Effective estimates of the measure of algebraic independence of the values of E-functions (Q1112100)

The author gives an elegant proof of the following explicit version of one of his previous fundamental results: Let every non-zero solution \(F(z)=(f_ 0(z),...,f_ m(z))\) of the system of differential equations \[ (1)\quad y_ k'=\sum^{m}_{i=0}q_{ki}y_ i,\quad k=0,1,...,m,\quad q_{ki}\in {\mathbb{C}}(z) \] be homogeneously algebraically independent over \({\mathbb{C}}(z)\).
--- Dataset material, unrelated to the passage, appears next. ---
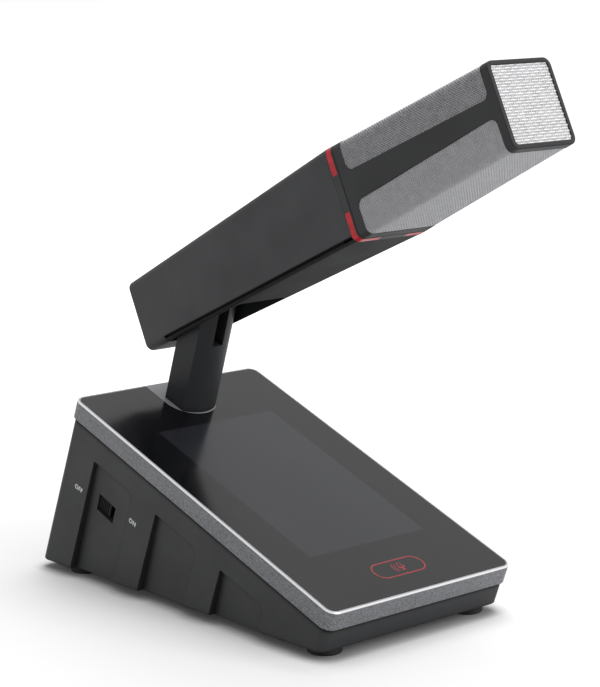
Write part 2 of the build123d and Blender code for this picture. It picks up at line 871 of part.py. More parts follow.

Let the corresponding differential operator \(D=\partial /\partial z+\sum_{k}(\sum_{i}q_{ki}x_ i)\partial /\partial x_ k\) act on \({\mathbb{C}}(z)[x_ 0,...,x_ m]\). Let the non-zero radical ideal \(J\subset {\mathbb{C}}[z,x_ 0,...,x_ m]\) be homogeneous with respect to \(x_ 0,...,x_ m\) and satisfy t(z)DJ\(\subset J\), where t(z) is the least common denominator of the \(q_{ki}\). Then \(t(z)x_ 0... x_ m\in J\), and consequently for every non-zero solution F(z) of (1) holomorphic at the origin, \(\min_{P\in J}ord P(z,F(z))\leq C,\) where ord denotes the order of zero at the origin and \(C=ord t(z)f_ 0(z)... f_ m(z).\) Previously the author had shown the existence of an unspecified finite bound C under the weaker hypothesis that the particular solution F(z) be homogeneously algebraically independent over \({\mathbb{C}}(z)\). The reviewer had determined C when every non-zero solution is algebraically independent over \({\mathbb{C}}(z)\). The author deduces effective measures of algebraic independence of values of E-function solutions of related inhomogeneous differential equations at algebraic non-singular points.